Barnes & Noble’s announcement that it was spinning off its Nook business and that Microsoft would be a significant stakeholder in the new company raised a lot of eyebrows. The partnership seemed unnecessary in order to meet the goals of settling a patent dispute and ensuring a Nook app for Windows 8 tablets.
It turns out that Barnes & Nobel will be shifting its textbook business to the new company along with the Nook and that Microsoft’s $300 million investment will likely be centered around creating an e-textbook initiative that will likely compete head-on with Apple’s fledging iPad-based e-textbook business.
While Apple made a splashy entrance into the e-textbook market in January, Barnes & Noble and Microsoft took a more subtle approach – so subtle that it escaped the attention of almost everyone. That may have been a strategic silence given that Barnes & Noble’s textbook division does more selling of textbooks than creating or digitizing them. The company has a network of nearly 700 on-campus college bookstores across the country.
Jamie Iannone, president of Barnes & Noble Digital Projects told the Chronicle of Higher Education that, at least for now, there won’t be any changes to the operations of those bookstores though he also admitted that the new partnership with Microsoft should “accelerate the adoption of e-reading in the college space.”

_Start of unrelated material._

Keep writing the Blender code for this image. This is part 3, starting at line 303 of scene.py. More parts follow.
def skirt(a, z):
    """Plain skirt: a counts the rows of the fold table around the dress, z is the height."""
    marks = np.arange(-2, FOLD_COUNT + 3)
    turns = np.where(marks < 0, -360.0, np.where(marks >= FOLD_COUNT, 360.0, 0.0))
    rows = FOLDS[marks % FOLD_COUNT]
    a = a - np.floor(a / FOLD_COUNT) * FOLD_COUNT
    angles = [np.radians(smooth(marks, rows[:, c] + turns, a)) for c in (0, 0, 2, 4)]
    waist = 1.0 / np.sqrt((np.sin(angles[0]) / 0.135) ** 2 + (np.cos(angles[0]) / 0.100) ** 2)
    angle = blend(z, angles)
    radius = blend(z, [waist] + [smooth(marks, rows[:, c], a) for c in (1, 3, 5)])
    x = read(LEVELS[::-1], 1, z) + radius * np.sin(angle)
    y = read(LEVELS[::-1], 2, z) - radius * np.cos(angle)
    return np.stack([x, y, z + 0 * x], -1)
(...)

That puts the new company in a somewhat different e-textbook market than Apple, which is focused on K-12 schools at this point. That said, Apple is no stranger to working with colleges and universities. It has pitched iBooks Author as a tool for creating custom course material to educators in both K-12 and higher education and it announced an expanded iTunes U program to feature full classes at the same event where it launched its e-textbook initiative. The company also offers resources to colleges interested in offering iOS development classes.
Of course, one long-term benefit of Apple’s K-12 focus is that younger students will become accustomed to using iPads as textbooks, research devices, and even as a way of preparing classwork. That could very well lead those students to prefer the iPad as a reading and learning platform when they head off to college in a few years. At that point the new Barnes & Noble subsidiary would end up in direct competition with Apple for e-reading marketshare.
It’s worth noting that college students haven’t been all that excited by the idea of e-textbooks. A survey by the National Association of College Stores last fall showed only 2% of students chose e-textbooks as a primary way to access content. That means an uphill battle for Nook e-textbooks in the immediate future – but that could change quickly as more students graduate high school after learning on mobile devices more than books. That uphill battle will continue (and likely get more difficult) if Apple succeeds with its e-textbooks on iPads in K-12 schools.